Written problem - The records that follow must be reproduced in full, exactly as written.

Records provided -
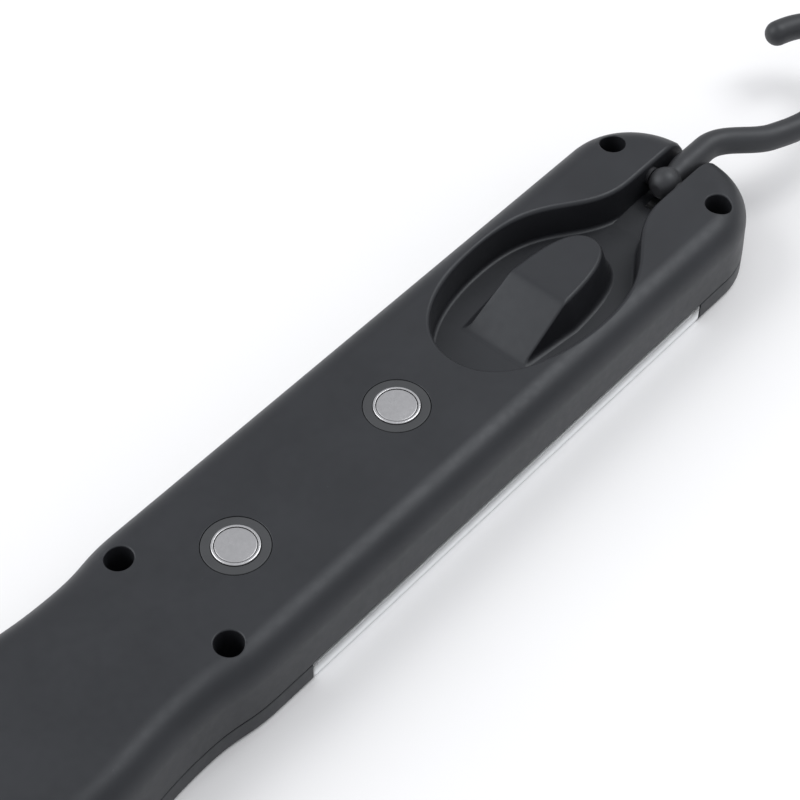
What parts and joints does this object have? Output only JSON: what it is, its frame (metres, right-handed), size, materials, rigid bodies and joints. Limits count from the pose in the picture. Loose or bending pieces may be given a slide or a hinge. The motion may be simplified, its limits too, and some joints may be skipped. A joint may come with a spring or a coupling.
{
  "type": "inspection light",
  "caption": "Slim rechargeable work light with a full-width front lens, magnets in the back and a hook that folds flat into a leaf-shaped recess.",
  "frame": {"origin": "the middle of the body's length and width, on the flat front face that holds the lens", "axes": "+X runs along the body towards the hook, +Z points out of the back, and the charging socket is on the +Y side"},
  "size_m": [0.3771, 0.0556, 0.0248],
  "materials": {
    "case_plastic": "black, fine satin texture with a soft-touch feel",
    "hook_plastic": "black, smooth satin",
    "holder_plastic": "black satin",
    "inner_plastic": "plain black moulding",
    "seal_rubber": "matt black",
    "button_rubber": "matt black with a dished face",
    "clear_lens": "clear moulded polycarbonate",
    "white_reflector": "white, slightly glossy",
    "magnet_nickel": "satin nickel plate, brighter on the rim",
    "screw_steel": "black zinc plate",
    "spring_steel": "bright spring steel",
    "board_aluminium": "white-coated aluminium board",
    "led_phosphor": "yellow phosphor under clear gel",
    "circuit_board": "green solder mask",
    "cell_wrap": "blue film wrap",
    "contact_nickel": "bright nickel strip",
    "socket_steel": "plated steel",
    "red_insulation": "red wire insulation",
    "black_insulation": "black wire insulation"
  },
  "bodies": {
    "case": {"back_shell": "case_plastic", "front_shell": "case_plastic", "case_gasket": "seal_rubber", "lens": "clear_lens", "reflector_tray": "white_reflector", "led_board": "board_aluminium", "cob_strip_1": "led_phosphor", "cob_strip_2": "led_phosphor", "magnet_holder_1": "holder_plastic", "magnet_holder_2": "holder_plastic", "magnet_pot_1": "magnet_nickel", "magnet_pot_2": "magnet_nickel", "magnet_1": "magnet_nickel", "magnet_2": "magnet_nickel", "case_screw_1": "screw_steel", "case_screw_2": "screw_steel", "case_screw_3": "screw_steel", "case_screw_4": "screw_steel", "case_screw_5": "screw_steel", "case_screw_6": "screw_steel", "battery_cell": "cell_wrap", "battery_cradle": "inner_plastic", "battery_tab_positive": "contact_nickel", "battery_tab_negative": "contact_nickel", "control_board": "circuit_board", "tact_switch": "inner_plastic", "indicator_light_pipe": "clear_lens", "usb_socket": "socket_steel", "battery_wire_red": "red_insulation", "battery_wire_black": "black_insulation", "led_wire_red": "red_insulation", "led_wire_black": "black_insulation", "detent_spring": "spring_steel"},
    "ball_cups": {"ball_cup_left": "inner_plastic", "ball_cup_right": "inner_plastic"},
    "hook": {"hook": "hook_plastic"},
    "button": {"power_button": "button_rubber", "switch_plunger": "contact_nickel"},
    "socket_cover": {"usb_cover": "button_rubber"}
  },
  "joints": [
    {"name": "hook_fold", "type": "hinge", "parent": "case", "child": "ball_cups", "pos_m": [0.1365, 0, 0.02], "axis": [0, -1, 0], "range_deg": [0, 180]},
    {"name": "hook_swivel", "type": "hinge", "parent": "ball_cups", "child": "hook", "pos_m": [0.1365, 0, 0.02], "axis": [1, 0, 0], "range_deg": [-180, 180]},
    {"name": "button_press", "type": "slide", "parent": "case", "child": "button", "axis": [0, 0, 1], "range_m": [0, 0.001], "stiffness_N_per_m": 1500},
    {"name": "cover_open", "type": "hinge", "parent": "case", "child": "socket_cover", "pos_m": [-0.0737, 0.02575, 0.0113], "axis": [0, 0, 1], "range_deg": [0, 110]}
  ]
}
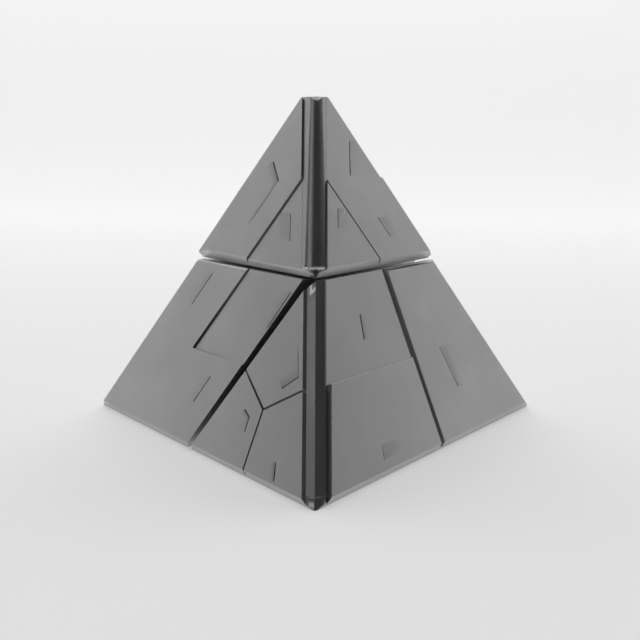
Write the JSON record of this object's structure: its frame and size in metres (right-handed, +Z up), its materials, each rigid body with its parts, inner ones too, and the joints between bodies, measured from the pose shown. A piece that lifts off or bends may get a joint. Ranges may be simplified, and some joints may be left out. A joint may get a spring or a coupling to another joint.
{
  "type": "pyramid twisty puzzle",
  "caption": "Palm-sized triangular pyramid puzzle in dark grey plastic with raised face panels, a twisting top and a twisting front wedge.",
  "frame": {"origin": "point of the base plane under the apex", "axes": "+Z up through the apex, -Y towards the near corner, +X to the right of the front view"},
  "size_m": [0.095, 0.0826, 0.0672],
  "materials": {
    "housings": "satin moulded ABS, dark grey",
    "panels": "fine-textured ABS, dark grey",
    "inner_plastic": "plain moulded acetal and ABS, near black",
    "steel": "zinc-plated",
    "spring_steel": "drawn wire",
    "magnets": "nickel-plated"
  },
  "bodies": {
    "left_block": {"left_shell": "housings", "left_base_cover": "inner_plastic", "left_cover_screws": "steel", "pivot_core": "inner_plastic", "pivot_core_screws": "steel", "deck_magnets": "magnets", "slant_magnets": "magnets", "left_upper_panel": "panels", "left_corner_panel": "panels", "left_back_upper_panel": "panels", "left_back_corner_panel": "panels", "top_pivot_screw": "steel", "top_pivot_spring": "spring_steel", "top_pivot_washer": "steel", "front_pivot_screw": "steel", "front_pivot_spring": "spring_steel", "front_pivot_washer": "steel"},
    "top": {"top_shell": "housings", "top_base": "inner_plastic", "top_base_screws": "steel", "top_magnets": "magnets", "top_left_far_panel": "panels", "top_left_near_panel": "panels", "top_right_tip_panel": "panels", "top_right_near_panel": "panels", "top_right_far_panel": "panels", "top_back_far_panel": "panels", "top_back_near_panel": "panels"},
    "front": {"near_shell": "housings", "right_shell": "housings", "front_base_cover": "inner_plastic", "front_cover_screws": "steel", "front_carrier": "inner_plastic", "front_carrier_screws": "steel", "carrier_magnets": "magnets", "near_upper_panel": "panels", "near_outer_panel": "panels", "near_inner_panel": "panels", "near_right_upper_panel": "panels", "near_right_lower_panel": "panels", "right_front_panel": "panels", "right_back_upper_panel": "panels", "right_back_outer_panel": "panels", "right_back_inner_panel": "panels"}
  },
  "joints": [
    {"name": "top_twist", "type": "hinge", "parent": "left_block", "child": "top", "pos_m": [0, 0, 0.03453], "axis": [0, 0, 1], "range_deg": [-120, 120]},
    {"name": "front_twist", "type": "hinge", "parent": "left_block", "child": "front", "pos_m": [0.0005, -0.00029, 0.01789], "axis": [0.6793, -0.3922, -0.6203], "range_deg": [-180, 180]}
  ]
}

Exercise output -
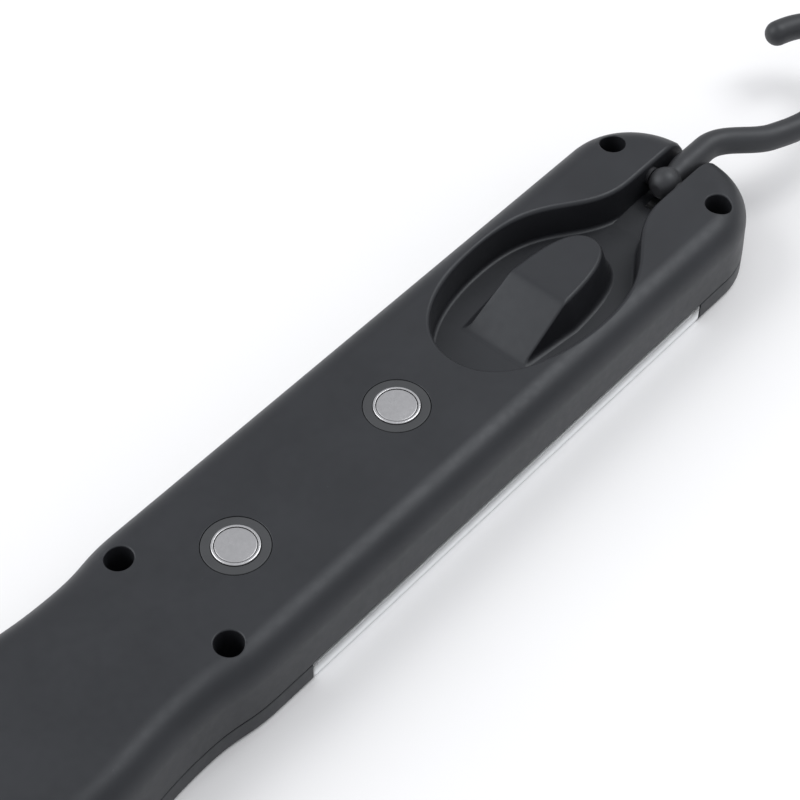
What parts and joints does this object have? Output only JSON: what it is, its frame (metres, right-handed), size, materials, rigid bodies and joints. Limits count from the pose in the picture. Loose or bending pieces may be given a slide or a hinge. The motion may be simplified, its limits too, and some joints may be skipped. A joint may come with a spring or a coupling.
{
  "type": "inspection light",
  "caption": "Slim rechargeable work light with a full-width front lens, magnets in the back and a hook that folds flat into a leaf-shaped recess.",
  "frame": {"origin": "the middle of the body's length and width, on the flat front face that holds the lens", "axes": "+X runs along the body towards the hook, +Z points out of the back, and the charging socket is on the +Y side"},
  "size_m": [0.3771, 0.0556, 0.0248],
  "materials": {
    "case_plastic": "black, fine satin texture with a soft-touch feel",
    "hook_plastic": "black, smooth satin",
    "holder_plastic": "black satin",
    "inner_plastic": "plain black moulding",
    "seal_rubber": "matt black",
    "button_rubber": "matt black with a dished face",
    "clear_lens": "clear moulded polycarbonate",
    "white_reflector": "white, slightly glossy",
    "magnet_nickel": "satin nickel plate, brighter on the rim",
    "screw_steel": "black zinc plate",
    "spring_steel": "bright spring steel",
    "board_aluminium": "white-coated aluminium board",
    "led_phosphor": "yellow phosphor under clear gel",
    "circuit_board": "green solder mask",
    "cell_wrap": "blue film wrap",
    "contact_nickel": "bright nickel strip",
    "socket_steel": "plated steel",
    "red_insulation": "red wire insulation",
    "black_insulation": "black wire insulation"
  },
  "bodies": {
    "case": {"back_shell": "case_plastic", "front_shell": "case_plastic", "case_gasket": "seal_rubber", "lens": "clear_lens", "reflector_tray": "white_reflector", "led_board": "board_aluminium", "cob_strip_1": "led_phosphor", "cob_strip_2": "led_phosphor", "magnet_holder_1": "holder_plastic", "magnet_holder_2": "holder_plastic", "magnet_pot_1": "magnet_nickel", "magnet_pot_2": "magnet_nickel", "magnet_1": "magnet_nickel", "magnet_2": "magnet_nickel", "case_screw_1": "screw_steel", "case_screw_2": "screw_steel", "case_screw_3": "screw_steel", "case_screw_4": "screw_steel", "case_screw_5": "screw_steel", "case_screw_6": "screw_steel", "battery_cell": "cell_wrap", "battery_cradle": "inner_plastic", "battery_tab_positive": "contact_nickel", "battery_tab_negative": "contact_nickel", "control_board": "circuit_board", "tact_switch": "inner_plastic", "indicator_light_pipe": "clear_lens", "usb_socket": "socket_steel", "battery_wire_red": "red_insulation", "battery_wire_black": "black_insulation", "led_wire_red": "red_insulation", "led_wire_black": "black_insulation", "detent_spring": "spring_steel"},
    "ball_cups": {"ball_cup_left": "inner_plastic", "ball_cup_right": "inner_plastic"},
    "hook": {"hook": "hook_plastic"},
    "button": {"power_button": "button_rubber", "switch_plunger": "contact_nickel"},
    "socket_cover": {"usb_cover": "button_rubber"}
  },
  "joints": [
    {"name": "hook_fold", "type": "hinge", "parent": "case", "child": "ball_cups", "pos_m": [0.1365, 0, 0.02], "axis": [0, -1, 0], "range_deg": [0, 180]},
    {"name": "hook_swivel", "type": "hinge", "parent": "ball_cups", "child": "hook", "pos_m": [0.1365, 0, 0.02], "axis": [1, 0, 0], "range_deg": [-180, 180]},
    {"name": "button_press", "type": "slide", "parent": "case", "child": "button", "axis": [0, 0, 1], "range_m": [0, 0.001], "stiffness_N_per_m": 1500},
    {"name": "cover_open", "type": "hinge", "parent": "case", "child": "socket_cover", "pos_m": [-0.0737, 0.02575, 0.0113], "axis": [0, 0, 1], "range_deg": [0, 110]}
  ]
}
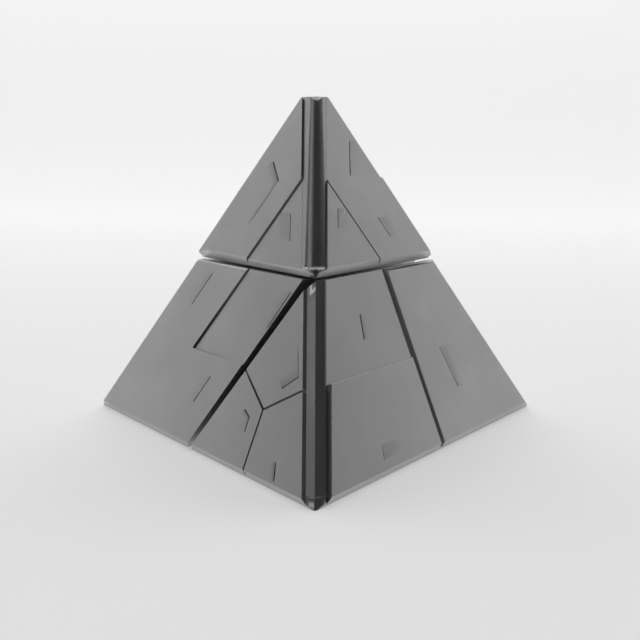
Write the JSON record of this object's structure: its frame and size in metres (right-handed, +Z up), its materials, each rigid body with its parts, inner ones too, and the joints between bodies, measured from the pose shown. A piece that lifts off or bends may get a joint. Ranges may be simplified, and some joints may be left out. A joint may get a spring or a coupling to another joint.
{
  "type": "pyramid twisty puzzle",
  "caption": "Palm-sized triangular pyramid puzzle in dark grey plastic with raised face panels, a twisting top and a twisting front wedge.",
  "frame": {"origin": "point of the base plane under the apex", "axes": "+Z up through the apex, -Y towards the near corner, +X to the right of the front view"},
  "size_m": [0.095, 0.0826, 0.0672],
  "materials": {
    "housings": "satin moulded ABS, dark grey",
    "panels": "fine-textured ABS, dark grey",
    "inner_plastic": "plain moulded acetal and ABS, near black",
    "steel": "zinc-plated",
    "spring_steel": "drawn wire",
    "magnets": "nickel-plated"
  },
  "bodies": {
    "left_block": {"left_shell": "housings", "left_base_cover": "inner_plastic", "left_cover_screws": "steel", "pivot_core": "inner_plastic", "pivot_core_screws": "steel", "deck_magnets": "magnets", "slant_magnets": "magnets", "left_upper_panel": "panels", "left_corner_panel": "panels", "left_back_upper_panel": "panels", "left_back_corner_panel": "panels", "top_pivot_screw": "steel", "top_pivot_spring": "spring_steel", "top_pivot_washer": "steel", "front_pivot_screw": "steel", "front_pivot_spring": "spring_steel", "front_pivot_washer": "steel"},
    "top": {"top_shell": "housings", "top_base": "inner_plastic", "top_base_screws": "steel", "top_magnets": "magnets", "top_left_far_panel": "panels", "top_left_near_panel": "panels", "top_right_tip_panel": "panels", "top_right_near_panel": "panels", "top_right_far_panel": "panels", "top_back_far_panel": "panels", "top_back_near_panel": "panels"},
    "front": {"near_shell": "housings", "right_shell": "housings", "front_base_cover": "inner_plastic", "front_cover_screws": "steel", "front_carrier": "inner_plastic", "front_carrier_screws": "steel", "carrier_magnets": "magnets", "near_upper_panel": "panels", "near_outer_panel": "panels", "near_inner_panel": "panels", "near_right_upper_panel": "panels", "near_right_lower_panel": "panels", "right_front_panel": "panels", "right_back_upper_panel": "panels", "right_back_outer_panel": "panels", "right_back_inner_panel": "panels"}
  },
  "joints": [
    {"name": "top_twist", "type": "hinge", "parent": "left_block", "child": "top", "pos_m": [0, 0, 0.03453], "axis": [0, 0, 1], "range_deg": [-120, 120]},
    {"name": "front_twist", "type": "hinge", "parent": "left_block", "child": "front", "pos_m": [0.0005, -0.00029, 0.01789], "axis": [0.6793, -0.3922, -0.6203], "range_deg": [-180, 180]}
  ]
}